Sin embargo, en un cine con otros objetivos discursivos en el nuevo milenio continuará la línea que busca: exaltar la violencia en todo tipo de entornos donde se mueve la cultura adolescente (Hooligans [2005], de Lexi Alexander); el hambre de sexo en una época en la que puede encontrarse la muerte gracias al sida (Proyecto X [2012], de Nima Nourizadeh); la visión machista de los jóvenes que más que satisfacción quieren alimentar su ego (Goat [2016], de Andrew Neel); el punto de vista antimasculino de las chicas que no encuentran acomodo en un mundo diseñado para hombres (Black Christmas [2019], de Sophia Takal); la pérdida de toda estética en favor de la comodidad (Dulzura americana [2016], de Andrea Arnold); la abundancia de todo tipo de drogas en sustitución de las típicas cervezas de las reuniones juveniles (Spring breakers: viviendo al límite [2012], de Harmony Korine); la búsqueda de encontrarse consigo mismo (Hombres, mujeres y niños [2014], de Jason Reitman); la experimentación en carne propia de la inexistencia de un Dios que no venga de la televisión o de las redes sociales (Ladrones de la fama [2013]. de Sofía Coppola) y, finalmente en el cine de ciencia ficción, la existencia de un mundo distópico donde los héroes y las heroínas son los adolescentes de la familia, destacando en este último la triada de: Los juegos del hambre (2012), de Gary Ross; Divergente (2014), de Neil Burger, y Maze Runner: correr o morir (2014), de Wes Bail.
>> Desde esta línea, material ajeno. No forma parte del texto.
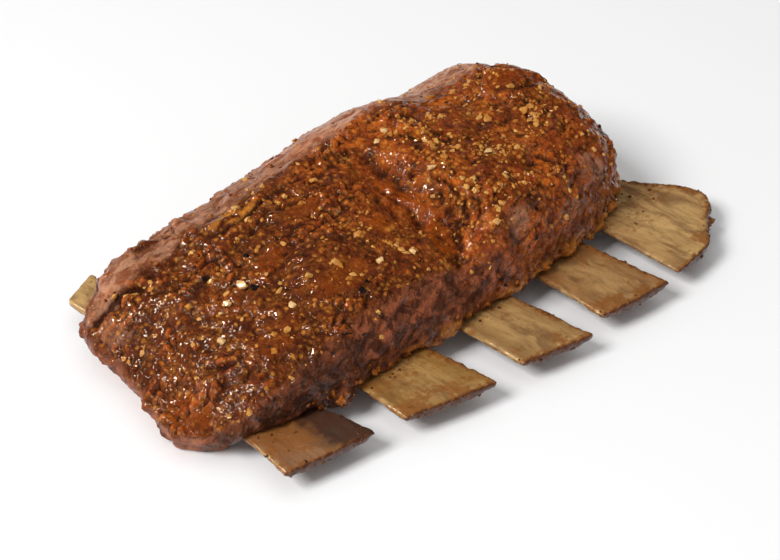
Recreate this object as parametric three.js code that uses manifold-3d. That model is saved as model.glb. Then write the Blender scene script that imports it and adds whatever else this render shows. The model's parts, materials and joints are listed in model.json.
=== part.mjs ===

De esta manera, es como las representaciones adolescentes en la gran pantalla nos han mostrado las historias de la gente del mundo futuro, pero viviendo su presente. Cada época ha registrado el contexto de los jóvenes, a veces en tono romántico y divertido, otras, las más, en un mundo caótico lleno de excesos e incertidumbre. Toca a nosotros como espectadores apreciarla, valorarla y reflexionarla ahora con las nuevas generaciones.